There’s recently been a dramatic change in California: The UC and Cal State systems will now accept data science as a third-year course instead of Algebra 2. This is amazing and important because Algebra 2 is a course that is the end of the road for most kids, and now they can take data science instead.
Gonser: Why is Algebra 2 the end of the road for so many kids?
Boaler: Because it’s so procedural and uninteresting that the vast majority of kids, after they’ve done Algebra 2, don’t take any more maths. Data science is completely different. As we’re rolling it out, we’re communicating: This can be a course in high school that any student can take. You don’t have to be advanced in middle school, and yet it can lead to a high-level STEM career. I see that completely changing who ends up going into STEM.
Gonser: What do you say to critics who argue this is a change that will water down the curriculum, make it less rigorous?
Boaler: It’s totally rigorous, actually. Mathematics is a very broad subject. There’s no reason that we should say, “Let’s just value this part, which is calculus.” The mathematics of data science involves matrices and probability and statistics and linear algebra—which is beyond what’s often taught in calculus.
Gonser: My last question comes from an Edutopia reader, a teacher, who asks: “What’s your greatest piece of advice for early math educators?”
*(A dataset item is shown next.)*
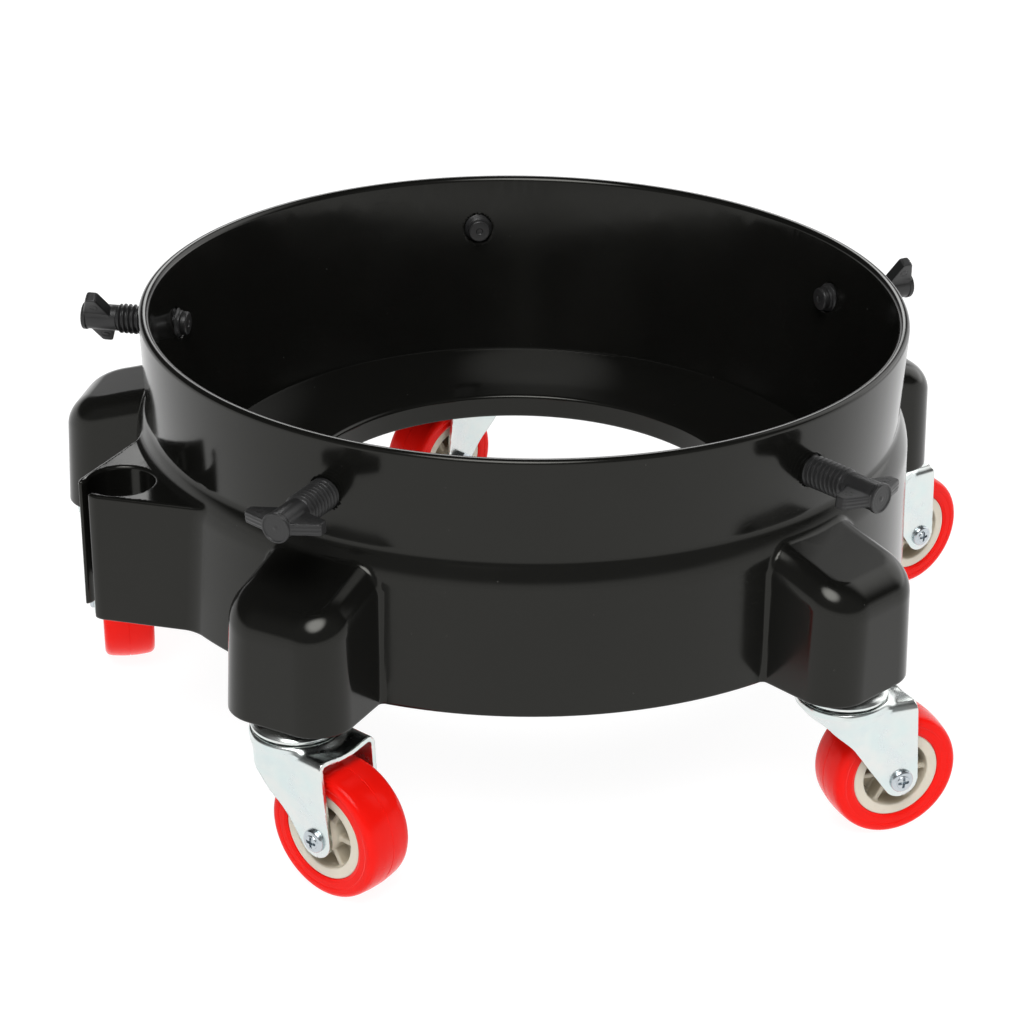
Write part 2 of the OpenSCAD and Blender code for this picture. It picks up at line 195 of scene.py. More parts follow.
def best_points(cells, count, spots, normals):
    """The point in each cell that lies best on the planes through its crossings."""
    total = np.bincount(cells, minlength=count)
    middle = np.stack([np.bincount(cells, spots[:, a], count) for a in range(3)], 1)
    middle /= total[:, None]
    offset = spots - middle[cells]
    reach = np.sqrt(np.bincount(cells, (offset ** 2).sum(1), count) / total)
    along = (normals * offset).sum(1)
    square = np.empty((count, 3, 3))
    side = np.empty((count, 3))
    for a in range(3):
        side[:, a] = np.bincount(cells, normals[:, a] * along, count)
        for b in range(3):
            square[:, a, b] = np.bincount(cells, normals[:, a] * normals[:, b], count)
    size, axis = np.linalg.eigh(square)
    keep = size > 0.07 * size[:, 2:]
    part = np.einsum("nji,nj->ni", axis, side) * np.where(keep, 1 / np.where(keep, size, 1), 0)
    move = np.einsum("nij,nj->ni", axis, part)
    far = np.linalg.norm(move, axis=1) / np.maximum(1.3 * reach, 1e-9)
    return middle + move / np.maximum(far, 1)[:, None]


def contour(field, axes, place=straight, closed=False):
    """Points and quads of the surface where a field is zero.

    With closed, the second axis goes right round.
    """
    values = field(*place(*np.meshgrid(*axes, indexing="ij", sparse=True)))
    shape = values.shape
    lines = [np.append(a, a[0] + math.tau) if closed and d == 1 else a for d, a in enumerate(axes)]
    all_cells, all_spots = [], []
    for d in range(3):
        if closed and d == 1:
            near, far = values, np.roll(values, -1, d)
        else:
            near, far = (np.take(values, range(first, shape[d] - 1 + first), d) for first in (0, 1))
        at = np.argwhere((near < 0) != (far < 0))
        f_near, f_far = near[tuple(at.T)], far[tuple(at.T)]
        start = np.stack([lines[a][at[:, a]] for a in range(3)], 1)
        stop = start.copy()
        stop[:, d] = lines[d][at[:, d] + 1]
        across, up = (d + 1) % 3, (d + 2) % 3
        corners = []
        for back_across, back_up in ((1, 1), (0, 1), (0, 0), (1, 0)):
            cell = at.copy()
            cell[:, across] -= back_across
            cell[:, up] -= back_up
            if closed:
                cell[:, 1] %= shape[1]
            corners.append(np.ravel_multi_index(cell.T, shape))
        corners = np.stack(corners, 1)
        corners = np.where((f_near > 0)[:, None], corners[:, ::-1], corners)
        all_cells.append(corners)
        all_spots.append(crossings(field, place, start, stop, f_near, f_far))
    corners, spots = np.concatenate(all_cells), np.concatenate(all_spots)
    used, quads = np.unique(corners, return_inverse=True)
    quads = quads.reshape(-1, 4)
    normals = slope(field, spots)
    order = np.repeat(np.arange(len(spots)), 4)
    points = best_points(quads.ravel(), len(used), spots[order], normals[order])
    for _ in range(2):
        error = np.clip(field(*points.T), -0.3, 0.3)
        points = points - error[:, None] * slope(field, points)
    return points, quads


def corner_normals(field, points, quads):
    """A normal for each corner of each face, which keeps sharp edges sharp."""
    corner = points[quads]
    flat = np.cross(corner[:, 2] - corner[:, 0], corner[:, -1] - corner[:, 1])
    flat /= np.maximum(np.linalg.norm(flat, axis=1, keepdims=True), 1e-12)
    normals = slope(field, points)[quads]
    turned = (normals * flat[:, None]).sum(2) < math.cos(math.radians(32))
    middle = corner.mean(1)[:, None]
    inward = (corner + 0.35 * (middle - corner))[turned]
    if len(inward):
        fixed = slope(field, inward)
        face = np.broadcast_to(flat[:, None], normals.shape)[turned]
        fixed = np.where(((fixed * face).sum(1) < 0.7)[:, None], face, fixed)
        normals[turned] = fixed
    return normals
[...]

Boaler: My biggest piece of advice is to really spend time trying to change kids’ mindsets and ideas about themselves, because that will pay huge dividends. If you encourage struggle, if you remind kids that they can learn anything, we now know there are no limits to what people can learn.
Kids should know that if the kid next to them is solving something more quickly, it doesn’t matter. We know that kids enter school with a growth mindset, and that drops with each passing year. And part of that is kids looking at other kids and thinking, “Oh, they can do it better than me.” We have to counter those ideas and couple that with math that’s open and creative. When you do that, things change.